Julie Thompson and Jeannette Skarbo fell into the first category.
On Tuesday, the two women looked at cases of the water stacked at Rinaldi’s Market in Linden, the only retail outlet for the 99 cent bottles, also sold through the Internet at www.holydrinkingwater.info.
“We can’t drink this,” Skarbo giggled after reading the warning to sinners on the bottle label.
Germann said the product has sparked positive conversations about religion and what it means to be a sinner.
“As a company, we were prepared for more negative feedback,” he said.
Germann was careful to point out that the intent is not for the water to become a substitute for attending church.

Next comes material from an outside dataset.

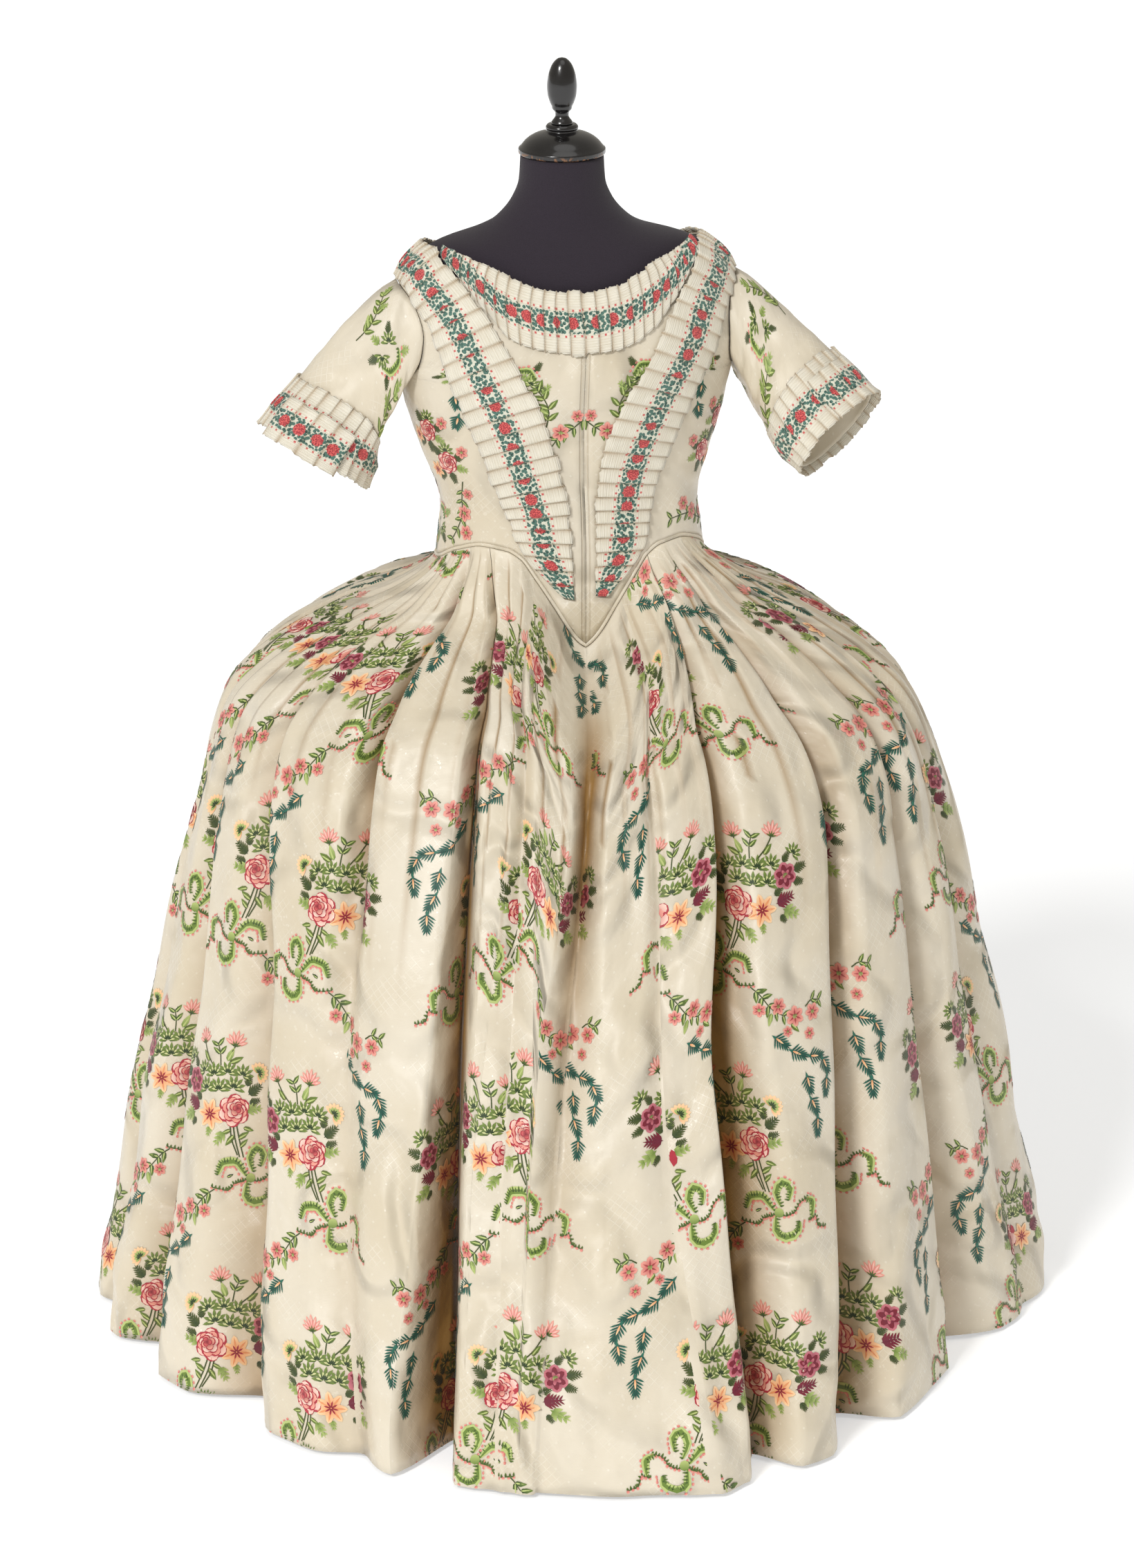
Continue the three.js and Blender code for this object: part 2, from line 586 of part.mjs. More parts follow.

The concept for Holy Drinking Water grew from a conversation Germann had with his niece on June 6, 2006, or 666 – a number often associated with Satan.
The pair decided that an antidote to the possible evil inherent in the day was needed, and the Holy Drinking Water concept was born.
Since January, Germann has sold about 3,000 bottles of the water to individuals, with another 1,752 bottles purchased to be donated to troops in Iraq.
Eventually, he hopes to form a nonprofit that would funnel the profits into scholarships and other educational efforts.
“It’s gone from being a local thing in Linden to going national,” Germann said.
Holy water warning
The label on Holy Drink Water includes a warning to sinners: If you are a sinner or evil in nature, this product may cause burning, intense heat, sweating, skin irritations, rashes, itchiness, vomiting, bloodshot and watery eyes, pale skin color and oral irritations.